If there’s such a wide spectrum of wines from different regions, though, how come we don’t see them on our supermarket shelves?

“We’re keen to highlight some of the cooler-climate wines that are hugely successful in the United States but have never really broken the Japanese market,” says Robinson. Wines that are superfamous, such as Clonakilla, which is one of the top 10 wines in Australia, remain unheard of here. It was a big struggle to sell them as Australian wines, we had to sell them as fine wines and not mention that they were from Australia,” says Jeroboam’s Robinson. “The other hurdle is convincing Japanese consumers to part with more money than they’re used to paying for a bottle of ‘plonk.’ “Apart from knowing that French regional brands have some cachet, most Japanese lump all wines into the cheap- and-cheerful basket. The perception of Australian wine is favorable here, but we have to get Japanese people to become more ambitious consumers in general. You do have a slew of incisive fruit- friendly styles, but they’re difficult to sell because of this marketing problem.”

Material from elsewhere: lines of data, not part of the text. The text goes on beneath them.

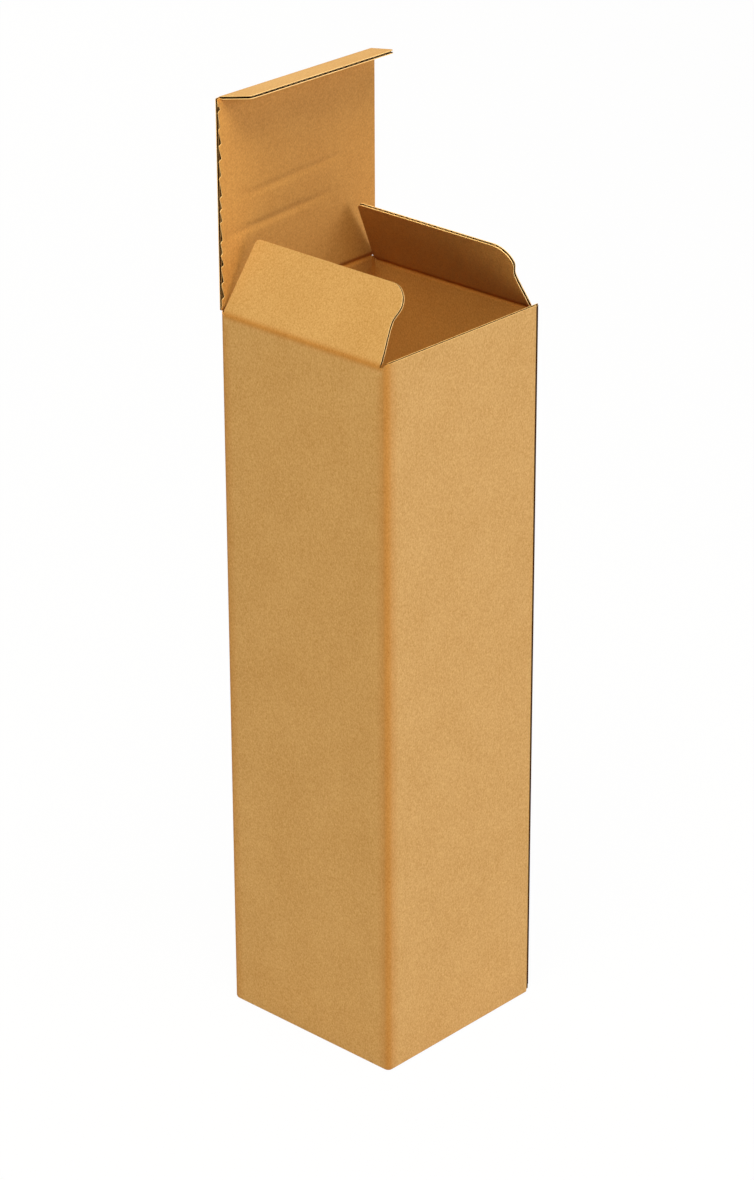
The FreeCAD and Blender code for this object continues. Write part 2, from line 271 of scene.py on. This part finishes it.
def creased(origin, across, up, inward, bend, pivot):
    """Place function for a flap that bends inward at its crease, by bend degrees."""
    along = np.linspace(-BEND_REACH, BEND_REACH, BEND_POINTS)
    turn = math.radians(bend) * eased((along + BEND_REACH) / (2 * BEND_REACH))
    step = along[1] - along[0]
    rise = np.concatenate([[0], np.cumsum((np.cos(turn[1:]) + np.cos(turn[:-1])) / 2 * step)])
    reach = np.concatenate([[0], np.cumsum((np.sin(turn[1:]) + np.sin(turn[:-1])) / 2 * step)])
    rise -= BEND_REACH
    origin, across, up, inward = (np.array(v, float) for v in (origin, across, up, inward))

    def place(u, v, depth):
        angle = np.interp(v, along, turn)
        beyond = np.maximum(v - BEND_REACH, 0)
        before = np.minimum(v + BEND_REACH, 0)
        z = np.interp(v, along, rise) + before + beyond * np.cos(angle)
        y = np.interp(v, along, reach) + beyond * np.sin(angle)
        press_and_shade = 1 - (1 - PRESSED) * np.exp(-(v / PRESS_REACH) ** 2)
        deep = depth * press_and_shade - pivot
        z = z - deep * np.sin(angle)
        y = y + pivot + deep * np.cos(angle)
        return (origin + u[..., None] * across + z[..., None] * up + y[..., None] * inward)

    return place


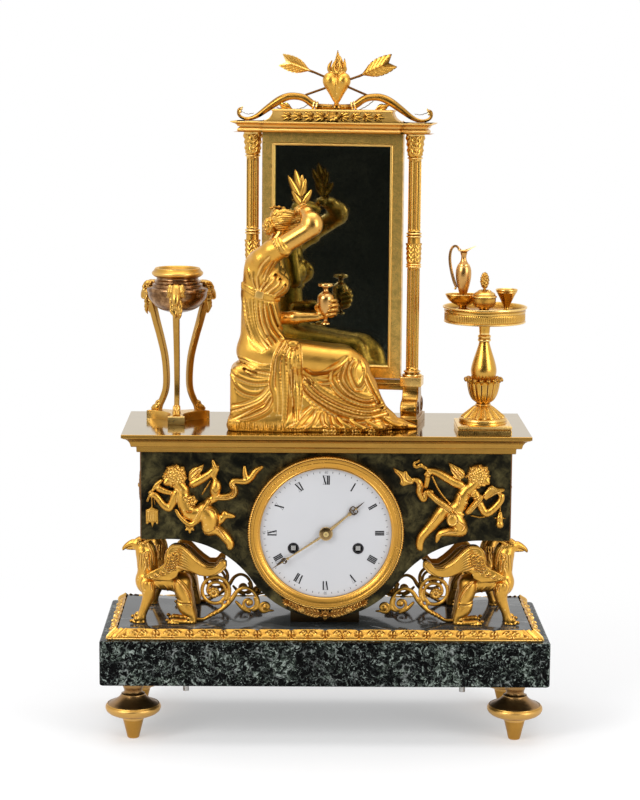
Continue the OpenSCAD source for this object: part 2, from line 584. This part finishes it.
// The rear pair is smaller, so that the front pair hides it
rear_size = 0.86;
rump_x = -100;
module griffin(sx, sy) color(gilt) mirror([sx > 0 ? 1 : 0, 0, 0]) mirror([0, sy > 0 ? 1 : 0, 0])
  translate([rump_x, -griffin_y, slab_top]) scale(sy > 0 ? rear_size : 1) translate([-rump_x, 0, 0]) {
    reach = wing_z - slab_top;
    blob([[-146, 0, 36, 10], [-142, -4, 30, 9], [-142, 4, 30, 9], [-116, 0, 19, 12]], 12);
    limb([[-146, 0, 40, 8.5], [-151, 0, 52, 6.5], [-151, 0, 60, 7], [-158, 0, 60.5, 4],
      [-164, 0, 56.5, 1]], 10);
    for (s = [-1, 1]) {
      limb([[-149, s * 6, 30, 5.5], [-151, s * 7, 14, 3.6], [-150, s * 7, 4, 3.4]], 10);
      limb([[-150, s * 7, 3, 3], [-157, s * 7.5, 2.4, 2.4]], 10);
      blob([[-113, s * 6, 16, 11], [-118, s * 9, 8, 6]], 10);
      limb([[-117, s * 9, 3.6, 3.6], [-130, s * 10, 2.6, 2.6]], 10);
      translate([0, s * 10 - 1.5, 0]) plate_y(0, 3) polygon([[-147, 36], [-144, 48], [-134, 61],
        [-121, reach - 0.3],
        [-108, reach - 2.5], [-92, 60], [-77, 52], [-86, 44], [-100, 36], [-116, 27], [-134, 25]]);
    }
    translate([0, -2.5, 0]) plate_y(0, 5) {
      polygon(spiral([-90.5, 23.5], 12.5, 3, 215, 1.6, 4.5, 36));
      polygon(spiral([-63.5, 14.6], 8.5, 2, 120, -1.4, 3.4, 26));
      polygon(spiral([-48, 9], 5.6, 2, 60, 1.2, 2.6, 20));
      polygon([[-108, 8], [-100, 4], [-88, 10.5], [-74, 16], [-68, 21.5], [-72, 24], [-80, 18],
        [-92, 13.4]]);
      polygon([[-58, 8], [-50, 3.2], [-40, 5], [-42, 9.6], [-50, 6.6], [-56, 12]]);
    }
    translate([-90.5, -3.4, 23.5]) ycyl(3.2, 0, 6.8);
    translate([-118, -11, 0]) cube([12, 22, 5]);
    translate([-101, -3, 0]) cube([8, 6, 11]);
    translate([-52, -3, 0]) cube([5, 6, 5]);
  }
module griffin_front_left() griffin(-1, -1);
module griffin_front_right() griffin(1, -1);
module griffin_rear_left() griffin(-1, 1);
module griffin_rear_right() griffin(1, 1);

// Flying cupid in relief; drawn at the left of the case and mirrored
relief_space = [case_w, 40, 2 * case_top];
module cupid(sx) color(gilt) mirror([sx > 0 ? 1 : 0, 0, 0]) translate([0, front_y, 0]) intersection() {
  translate([-relief_space[0], -relief_space[1], 0]) cube(relief_space);
  cupid_form();
}
module cupid_form() {
  y = -4;
  limb([[-120, y - 1.5, 221, 8], [-113, y, 207, 7], [-104, y, 194, 8]], 10);
  limb([[-104, y, 193, 7.5], [-92, y, 186, 6], [-84, y, 172, 4.5], [-78, y, 160, 3]], 10);
  limb([[-106, y, 191, 7], [-104, y, 179, 5.5], [-92, y, 171, 4], [-88, y, 163, 3]], 10);
  limb([[-115, y, 210, 4.5], [-127, y, 205, 3.6], [-137, y, 198, 3]], 10);
  limb([[-109, y, 211, 4.5], [-98, y, 215, 3.6], [-93, y, 224, 3]], 10);
  plate_y(-4, 0) {
    polygon([[-112, 208], [-104, 216], [-98, 231], [-92, 233], [-91, 222], [-98, 208], [-104, 200]]);
    polygon([[-95, 200], [-84, 206], [-74, 201], [-64, 212], [-54, 228], [-50, 226], [-58, 208],
      [-70, 194],
      [-82, 197], [-93, 190]]);
    polygon([[-138, 200], [-141, 192], [-144, 190], [-145, 174], [-136, 174], [-135, 190], [-138, 192]]);
    polygon([[-128, 198], [-118, 200], [-112, 190], [-122, 184], [-130, 188]]);
  }
}
module cupid_left() cupid(-1);
module cupid_right() cupid(1);
module dial_garland() color(gilt) at_dial() {
  r = bezel_r + 6.2;
  plate_y(front_y - 3.5, front_y) polygon(concat(arc([0, 0], r - 4.4, 238, 302, 14), arc([0, 0],
    r + 2, 302, 238, 14)));
  for (a = [-31 : 6.2 : 31]) rotate([0, a, 0]) translate([0, front_y - 3.2, -r + 0.6])
    sphere(r = 3, $fn = 24);
}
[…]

“There is a saturation of wines from regions like the Barossa valley but on the international stage there is not a lot from new regions,” says Emanuel Skorpos of Flinders Run in the Southern Flinders Range. Flinders Run produces an excellent Shiraz that has just attracted an importer in Japan.

Goodwin also criticizes Wine Australia for not doing enough to promote quality Australian wines.

“Bureaucracies like Wine Australia push Australia as being fruity, frivolous, polished and good value for money,” says Goodwin. “There is going to have to be a huge focus on cool-climate and high-quality wine making in the future.”

Australia seems to be situated between a rock and a hard place, with people perceiving its wine production as either bottom of the range or inaccessibly expensive. Wine Australia have got their work cut out for them if they want to change international perceptions.

It’s also time for consumers to get their snouts out of the bargain-bin trough and sniff out the elegant and complex wines that Australia has to offer.